On Behalf of | Apr 13, 2023 | Criminal Defense

Many West Virginia residents carry smartphones that can be unlocked with a glance. Facial recognition technology is now extremely commonplace, but it is not always reliable. The facial recognition systems on phones and other devices work well because they perform a single and very simple task. They compare a face with a stored image. The limits of the technology become more apparent when millions of images are analyzed in search of a match.

Law enforcement

When police departments around the country have photographs of a suspect that they would like to identify, they often call a New York-based company that offers facial recognition analysis and maintains a database of more than 30 billion images scraped from the internet. Law enforcement has accessed this database more than a million times, but the leads it provided did not always send investigations in the right direction. More rigorous standards were introduced in Detroit after facial recognition misidentifications led to false arrests and raised questions about the reliability of the technology.

The federal government

The facial recognition technology that police departments across America use every day is banned in Canada, Australia and the European Union. A ban in the United States is unlikely because the technology is used widely by the federal government. U.S. Citizenship and Immigration Services recently unveiled a facial recognition system that will be used to keep track of asylum seekers.
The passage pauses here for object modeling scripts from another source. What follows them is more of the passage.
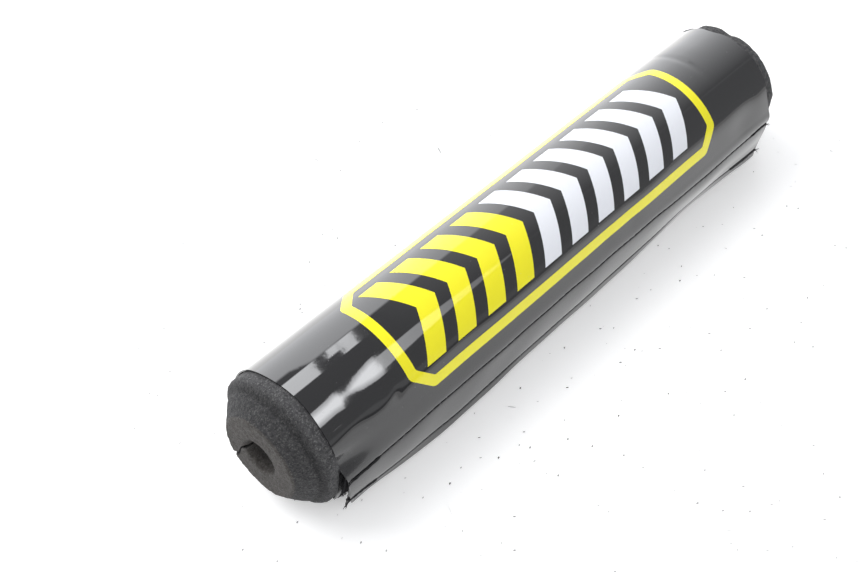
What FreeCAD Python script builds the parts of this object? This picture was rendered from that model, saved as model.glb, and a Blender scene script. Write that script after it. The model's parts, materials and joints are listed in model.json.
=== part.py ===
import FreeCAD, Part
import math
import os
from FreeCAD import Placement, Rotation, Vector

# A round foam pad that clips over the crossbar of a motorcycle handlebar.
# X runs along the bore, the closure faces -Y and the pad lies on its underside, so +Z is up.
# The origin is on the bore's axis, halfway along. Millimetres and degrees.
# Angles round the pad are counted from straight up towards the closure's side.

# The bar and the foam core
bar_diameter = 12.7
total_length = 254.0
bare_end = 12.0              # foam left bare past each edge of the cover
foam_radius = 23.8
end_face_radius = 14.9       # flat ring at the tip of each tapered end
end_taper = 8.3
shoulder_rounding = 3.0
face_rounding = 1.2
slit_width = 0.7
slit_turn = -35.0            # from the side away from the closure, down
press_depth = 1.7            # how far the closure presses a flat into the foam

# The cover sheet and its closure
sheet_thickness = 0.5
cover_clearance = 0.3        # all round, between the foam and the cover
corner_radius = 5.5          # where the under edge turns up from the underside
closure_angle = 95.0         # the way that the flat closure faces
flap_height = 2.5            # of the flap's free edge above the underside
flap_tail = 2.6              # flap below its tape
hinge_margin = 0.7           # flap above its tape, up to the line that it bends on
under_margin = 0.5           # under edge above its tape
tape_width = 19.5
tape_thickness = 1.2
tape_gap = 0.1               # between the faces of the hook tape and the loop tape

# Lockstitch seams, two along each tape
upper_seam_inset = 3.0       # from the tape's upper edge
lower_seam_inset = 1.2       # from the tape's lower edge
seam_end = 1.5               # from the cover's edge
stitch_pitch = 3.3
stitch_gap = 0.5
thread_width = 0.5
thread_depth = 0.2
groove_width = 0.7

# Ink printed on the cover, laid out on a plane that faces print_angle
ink_thickness = 0.08
print_angle = 17.5
print_length = 163.0
print_height = 41.4
border_width = 3.6
border_chamfer = 7.0
chevron_margin = 4.5         # between the border and the row of chevrons
chevron_band = 8.5
chevron_point = 9.0
chevron_edge = 3.0           # between the border and the chevrons' upper and lower ends
yellow_chevrons = 4
white_chevrons = 6

# Worked out from those
cover_length = total_length - 2 * bare_end
cover_inner = foam_radius + cover_clearance
cover_outer = cover_inner + sheet_thickness
foam_flat = foam_radius - press_depth
under_inner = foam_flat + cover_clearance
under_outer = under_inner + sheet_thickness
loop_outer = under_outer + tape_thickness
hook_inner = loop_outer + tape_gap
hook_outer = hook_inner + tape_thickness
flap_outer = hook_outer + sheet_thickness


def ring_point(radius, angle):
    """A point in the end view, at an angle from straight up towards the closure's side."""
    turn = math.radians(angle)
    return Vector(0, -radius * math.sin(turn), radius * math.cos(turn))


def closure_point(out, up):
    """A point in the end view, out from the bore's axis and up along the closure."""
    return ring_point(out, closure_angle) + ring_point(up, closure_angle - 90)


def closure_up(out, height):
    """How far up the closure a height lies, on the plane that is this far out."""
    level = ring_point(out, closure_angle)
    return (height - level.z) / ring_point(1, closure_angle - 90).z


flap_bottom = closure_up(flap_outer, flap_height - cover_outer)
tape_bottom = flap_bottom + flap_tail
tape_top = tape_bottom + tape_width
hinge_up = tape_top + hinge_margin
under_top = tape_top + under_margin
upper_seam = tape_top - upper_seam_inset
lower_seam = tape_bottom + lower_seam_inset


def arc_corner(before, corner, after, radius):
    """Where a fillet of this radius leaves one side, its middle, and where it joins the other."""
    back = (before - corner).normalize()
    onward = (after - corner).normalize()
    half = back.getAngle(onward) / 2
    reach = radius / math.tan(half)
    middle = (back + onward).normalize() * (radius / math.sin(half) - radius)
    return corner + back * reach, corner + middle, corner + onward * reach


def line(start, end):
    return Part.LineSegment(start, end).toShape()


def arc(start, middle, end):
    return Part.Arc(start, middle, end).toShape()


def lengthwise(edges, length):
    """The solid that a closed outline in the end view makes along X, centred on the origin."""
    face = Part.Face(Part.Wire(edges))
    face.translate(Vector(-length / 2, 0, 0))
    return face.extrude(Vector(length, 0, 0))


def closure_box(x0, x1, out0, out1, up0, up1):
    """A box whose sides lie along X, up the closure and out from it."""
    box = Part.makeBox(x1 - x0, up1 - up0, out1 - out0, Vector(x0, up0, out0))
    box.Placement = Placement(Vector(), Rotation(Vector(1, 0, 0), closure_angle))
    return box


def foam_core():
    half = total_length / 2
    bore = bar_diameter / 2
    tip = Vector(half, 0, end_face_radius)
    shoulder = Vector(half - end_taper, 0, foam_radius)
    hole_edge = Vector(half, 0, bore)
    middle = Vector(0, 0, foam_radius)
    tip_arc = arc_corner(hole_edge, tip, shoulder, face_rounding)
    shoulder_arc = arc_corner(tip, shoulder, middle, shoulder_rounding)
    edges = [
        line(Vector(0, 0, bore), hole_edge),
        line(hole_edge, tip_arc[0]),
        arc(*tip_arc),
        line(tip_arc[2], shoulder_arc[0]),
        arc(*shoulder_arc),
        line(shoulder_arc[2], middle),
        line(middle, Vector(0, 0, bore)),
    ]
    right = Part.Face(Part.Wire(edges)).revolve(Vector(), Vector(1, 0, 0), 360)
    left = right.mirror(Vector(), Vector(1, 0, 0))
    foam = right.fuse(left).removeSplitter()
    pressed = closure_box(-half, half, foam_flat, foam_radius + 1, -foam_radius, foam_radius)
    slit = Part.makeBox(total_length, foam_radius + 1, slit_width, Vector(-half, 0, -slit_width / 2))
    slit.rotate(Vector(), Vector(1, 0, 0), slit_turn)
    return foam.cut(pressed).cut(slit)


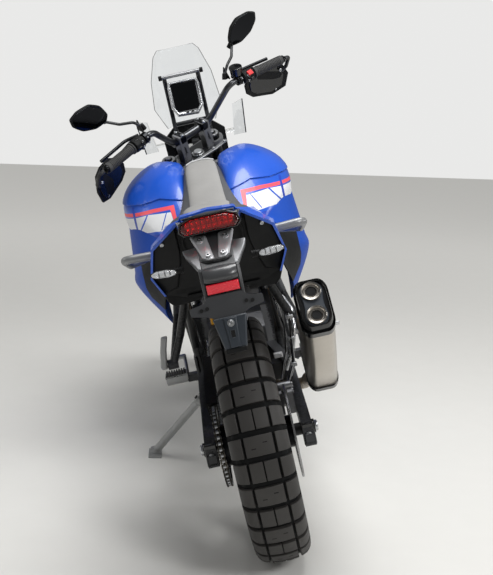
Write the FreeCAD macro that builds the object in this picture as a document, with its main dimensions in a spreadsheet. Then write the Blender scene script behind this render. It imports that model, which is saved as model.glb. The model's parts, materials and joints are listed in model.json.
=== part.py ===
import FreeCAD, Part
import math
import os
import Sketcher
from FreeCAD import Placement, Rotation, Vector

# An adventure motorcycle leaning on its side stand, steering on its left stop.
# Every piece is drawn on the upright machine: x forward from the rear axle,
# y to the left, z up from the ground, in millimetres. Pieces on the steering are
# drawn along the steering axis: x forward of it, y left, z up along it from the ground.

SIZES = (
    ("wheelbase", 1560, "rear axle to front axle"),
    ("rake", 27, "steering axis from vertical, degrees"),
    ("trail", 111, "front contact point behind the steering axis on the ground"),
    ("lean_angle", 14.5, "lean on the side stand, degrees"),
    ("steering_lock", 35, "steering from straight to each stop, degrees"),
    ("running_gap", 0.3, "gap between pieces that seat on each other"),
    ("front_radius", 348, "front tyre, outer"),
    ("front_half_width", 45, "front tyre, half width"),
    ("rear_radius", 333, "rear tyre, outer"),
    ("rear_half_width", 75, "rear tyre, half width"),
    ("front_bead_radius", 267, "front rim, tyre seat"),
    ("rear_bead_radius", 229, "rear rim, tyre seat"),
    ("rim_wall", 7, "rim thickness"),
    ("rim_lip", 10, "rim edge, height above the tyre seat"),
    ("front_rim_half_width", 30, "front rim, half width"),
    ("rear_rim_half_width", 56, "rear rim, half width"),
    ("axle_radius", 10, "both axles"),
    ("front_hub_radius", 26, "front hub barrel"),
    ("rear_hub_radius", 44, "rear hub barrel"),
    ("front_hub_half", 60, "front hub, half length"),
    ("rear_hub_half", 92, "rear hub, half length"),
    ("spoke_radius", 2.2, "wheel spokes"),
    ("spoke_pairs", 16, "spokes on each side of a wheel"),
    ("front_disc_radius", 155, "front brake discs"),
    ("rear_disc_radius", 128, "rear brake disc"),
    ("disc_thickness", 5, "all brake discs"),
    ("front_disc_y", 66, "middle of the front discs"),
    ("rear_disc_y", 94.8, "middle of the rear disc, on the right"),
    ("rear_hub_bore", 25, "rear disc and sprocket, bore"),
    ("carrier_end", 101.2, "sprocket carrier on the rear hub, left end"),
    ("chain_y", 104, "middle of the chain line, on the left"),
    ("sprocket_radius", 104, "rear sprocket, chain rollers"),
    ("pinion_radius", 38, "front sprocket, chain rollers"),
    ("chain_half_width", 8, "chain over its pins, half"),
    ("chain_half_height", 8, "chain side plates, half"),
    ("sprocket_thickness", 5, "rear sprocket"),
    ("pivot_x", 600, "swingarm pivot, forward of the rear axle"),
    ("pivot_z", 400, "swingarm pivot, height"),
    ("arm_inner_y", 118, "swingarm leg, inner face at the axle"),
    ("arm_thickness", 30, "swingarm leg, width"),
    ("arm_half_height", 33, "swingarm leg, half height"),
    ("pivot_half_width", 112, "swingarm pivot, half width"),
    ("fork_spacing", 105, "fork legs from the middle"),
    ("fork_offset", 40, "fork legs forward of the steering axis"),
    ("stanchion_radius", 27, "upper fork tubes"),
    ("slider_radius", 21.5, "lower fork tubes"),
    ("yoke_low", 905, "lower yoke, bottom, along the axis"),
    ("yoke_high", 1118, "upper yoke, bottom, along the axis"),
    ("yoke_thickness", 26, "both yokes"),
    ("stem_radius", 22, "steering stem"),
    ("head_radius", 34, "head tube, outer"),
    ("spar_radius", 18, "frame main spars"),
    ("spar_y", 152, "frame main spars from the middle"),
    ("down_tube_radius", 15, "frame down tubes"),
    ("rail_radius", 12, "seat rails and small frame tubes"),
    ("bar_radius", 14, "handlebar at its middle"),
    ("grip_radius", 17, "handlebar grips"),
    ("bar_half_width", 419, "handlebar, half width"),
    ("bar_rise", 1343, "grips, along the steering axis"),
    ("engine_front", 1050, "crankcase, front face"),
    ("engine_rear", 650, "crankcase, rear face"),
    ("engine_low", 285, "crankcase, bottom"),
    ("engine_top", 510, "crankcase, top"),
    ("engine_half_width", 140, "crankcase, half width"),
    ("block_half_width", 112, "cylinder block, half width"),
    ("clearance_height", 213, "skid plate, bottom"),
    ("skid_half_width", 150, "skid plate, half width"),
    ("header_radius", 19, "exhaust headers"),
    ("exhaust_radius", 22, "exhaust pipe to the silencer"),
    ("silencer_y", 206, "silencer from the middle, on the right"),
    ("silencer_half_width", 41, "silencer, half width"),
    ("silencer_half_height", 68, "silencer, half height"),
    ("outlet_radius", 25, "silencer outlets"),
    ("radiator_half_width", 148, "radiator, half width"),
    ("panel_thickness", 5, "body panels"),
    ("sweep_radius", 168, "room kept round the steering axis for yokes and fork"),
    ("screen_thickness", 4, "windscreen"),
    ("seat_half_width", 120, "seat at its widest"),
    ("tank_half_width", 285, "tank at its widest"),
    ("stand_foot_x", 725, "side stand foot, forward of the rear axle"),
    ("stand_foot_y", 375, "side stand foot, left of the rear tyre's footprint"),
    ("stand_radius", 13, "side stand leg"),
    ("stand_fold", 100, "side stand, down to folded, degrees"),
    ("peg_height", 365, "rider footrests"),
    ("peg_length", 72, "rider footrests"),
    ("accessory_bar_radius", 6, "bar above the dash"),
    ("plate_hole_radius", 3, "number plate bracket holes"),
    ("plate_hole_spacing", 120, "number plate bracket, outer holes"),
)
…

The technology that was once reserved for law enforcement is now being shared with criminal defense attorneys. The company that maintains the database changed its policy after its technology proved that an accused individual was innocent.

Identifications are unreliable

Identifications are unreliable when they are made by people or machines. Misidentifications made by eyewitness are the leading factor in wrongful convictions according to the Innocence Project, and a string of high-profile false arrests linked to facial recognition services suggest that the latest technology is just as unreliable.